After an election that gripped the nation (and, let’s face it, the world) and inspired record-breaking numbers at the polls in some areas, Senator Barack Obama is set to take the reigns as Commander-in-Chief in January. While there are certainly several issues on his agenda — the wars, the economy, healthcare and the auto industry, to name a few — one that’s certainly generating a lot of discussion within the healthcare IT community is the fate of the existing initiatives and organizations focused on the adoption of technologies in the hospital setting.
The big question on many of our minds is: what changes are we going to see with the new administration?
One thing that probably won’t change is the Certification Commission for Healthcare Information Technology. According to a statement made last week, CCHIT Chairman Mark Leavitt, M.D., says he does not expect the Commission to be “bypassed or thrown aside.”
There is less certainty, however, regarding the American Health Information Community’s successor group (AHIC 2.0). Leavitt has expressed some concern that the progress that has been made could stall under the new administration.
It’s understandable why he might have some apprehension; after all, he’s seen all that CCHIT was able to accomplish with the leeway it was given under the current regime. In two years, the Commission has certified 150 EHR products, which accounts for 50 percent of all EHR vendors and 75 percent of the market. And that certification is critical; the executives from EHR companies that I’ve spoken with at conferences like TEPR and MGMA view certification in the latest standards as something that gives them a competitive edge. As several different executives have told me, receiving certification can separate the contenders from the pretenders in the EHR market, in addition to instilling confidence in users (and better yet, potential users).

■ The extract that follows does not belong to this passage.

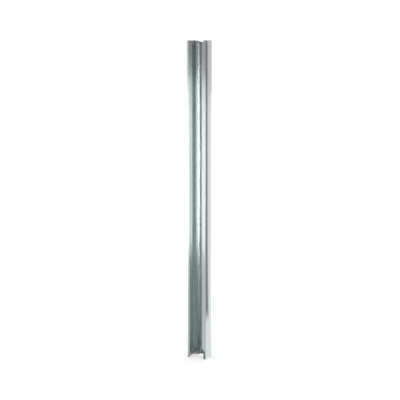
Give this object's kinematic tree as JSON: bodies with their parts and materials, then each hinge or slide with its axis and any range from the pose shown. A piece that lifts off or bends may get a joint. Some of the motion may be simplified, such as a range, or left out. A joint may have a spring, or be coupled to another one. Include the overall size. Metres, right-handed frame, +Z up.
{
  "type": "steel stud",
  "caption": "Upright lipped C-section stud of thin galvanised steel sheet, a web and two flanges with inturned lips, open along one side.",
  "frame": {"origin": "on the floor plane, at the middle of the foot's bounding rectangle", "axes": "+Z up along the stud, +X across the web, +Y out of the back of the web; the channel opens towards -Y"},
  "size_m": [0.075, 0.048, 1.13],
  "materials": {
    "galvanised_steel": "smooth bright zinc coating, rolled lengthwise"
  },
  "bodies": {
    "root": {"stud": "galvanised_steel"}
  },
  "joints": []
}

AHIC 2.0 also has a key purpose, as it was initiated back in the summer to continue the standards work started by its predecessor (which was created in 2005 to provide recommendations to HHS on how to accelerate the development and adoption of health IT). AHIC 2.0, however, is an independent public-private partnership, and Leavitt fears that if Congress abandons the public-private model in favor of legislating health IT standards, the process will suffer.
It’s one thing that he says should not change. Let’s hope the lawmakers heed to his advice.